Professor publishes book about children’s literature

Lissa Paul - The Children's Book BusinessLissa Paul, professor of Education, has published a new book.

Her book, The Children’s Book Business: Lessons from the Long Eighteenth Century, was released Dec. 14 by Routledge.

Here’s a description from the publisher:

In The Children’s Book Business, Lissa Paul constructs a new kind of book biography. By focusing on Eliza Fenwick’s1805 product-placement novel, Visits to the Juvenile Library, in the context of Marjorie Moon’s 1990 bibliography, Benjamin Tabart’s Juvenile Library, Paul explains how twenty-first century cultural sensibilities are informed by late eighteenth-century attitudes towards children, reading, knowledge, and publishing.

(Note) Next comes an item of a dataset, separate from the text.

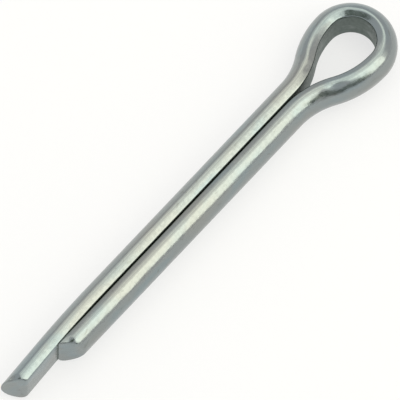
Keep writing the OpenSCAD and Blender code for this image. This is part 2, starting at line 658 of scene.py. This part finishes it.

The thinking, knowing children of the Enlightenment, she argues, are models for present day technologically-connected, socially-conscious children; the increasingly obsolete images of Romantic innocent and ignorant children are bracketed between the two periods.

Paul is the author of Reading Otherways (Thimble 1998), an associate general editor of The Norton Anthology of Children’s Literature (Norton 2005), and co-editor, with Phil Nel, of Keywords for Children’s Literature (New York UP 2011) . She is currently working on a biography of Eliza Fenwick (1767-1840).